A friend boiled his flatmate’s eggs and put them back in the box in the fridge. The flatmate was very confused when he tried to crack them!
Our Christian school had mandatory chapel in the morning. During his senior year, my brother created a realistic full-size papier mache dummy of himself in a seated position, and left it in his auditorium seat for chapel. Just an absolutely ridiculous amount of effort to achieve the trivial effect of saving himself ten boring minutes in chapel.
My friend and I put a styrofoam head and a blanket strategically placed to look like a person in my roommate’s bed. He waited hours sitting at his desk chair before asking me to have my “other friend” get out of his bed.
The one I'm proudest of is the time I gave my boyfriend''s sister's family their own lost TV remote back as a Christmas present. Early December I heard the family had lost their remote in the summer. They said they had searched absolutely everywhere. Now they just used the few measly buttons on the back of the TV. I had a look and found it very quickly inside the sofa. I decided to nick it and give it back as an anonymous Christmas present. I put it inside an egg carton, wrapped it up and wrote a note on top using my non dominant hand. The note said something like "Thanks for the loan and merry Christmas from Santa!" First the children screamed! Then the adults screamed!! What on earth? Who did this?! Who could it have been? The confusion lasted a few days. I was so so pleased.
HZ: WHAT? When a remote is lost, surely the first place you look is inside the sofa!
I changed my name in the wife’s phone to the name of our upcoming wedding venue. Two weeks before the ceremony I wrote her a text saying the roof had caved in and it was all off, was so worth it, her face.
In the early days of word processing, I sent a message to all staff in our office on 1st April.
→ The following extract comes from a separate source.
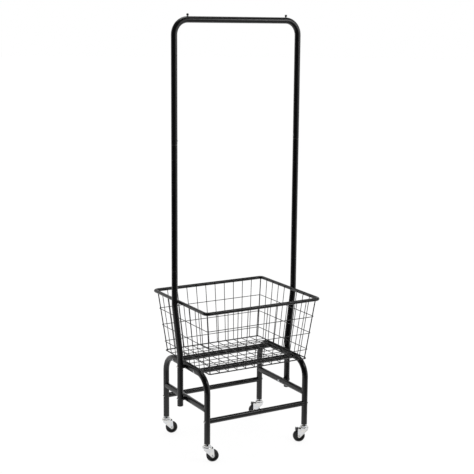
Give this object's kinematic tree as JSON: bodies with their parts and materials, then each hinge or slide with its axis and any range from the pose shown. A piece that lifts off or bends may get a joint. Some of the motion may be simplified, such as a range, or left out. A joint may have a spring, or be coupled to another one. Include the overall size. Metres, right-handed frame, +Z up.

I thanked them for making the new word processing system such a success, but it was proving so popular that the initial batch of letters and numbers purchased, expected to last a year, was already running low. I advised that more were expected in our account by noon, but that for the morning anyone needing to use the letter "e" was asked to cut and paste one from an old document. Everyone thought this very amusing - except for the graduate trainee who spent ages rewording a document to avoid using E before asking whether we had four available.
HZ: That’s a very Oulipan prank.
I gaslit my coworkers over the span of two months as I slowly built a conspiracy wall behind me in my home office where I have 5-10 remote video meetings per week. They didn't say anything and were blown away at the end when I told them.
Managing a band’s tour in France, I convinced the drummer that the kilometres to miles ratio was tied to the € to the £ currency rate. The higher the Euro, the more miles to a kilometre. Took him days to work out it was BS.
I made people think that I am really famous in Sweden but had to leave thanks to a drug scandal.
When the weather was hailing, my mum told my cousins that some of the hail stones were lemonade flavour. Quite a sight, seeing kids running round the yard putting the ice into their mouths before dropping them to frantically test another, and another.
I convinced someone in our group that two unlikely people were dating and had them break up publicly in front of her for a weird reason.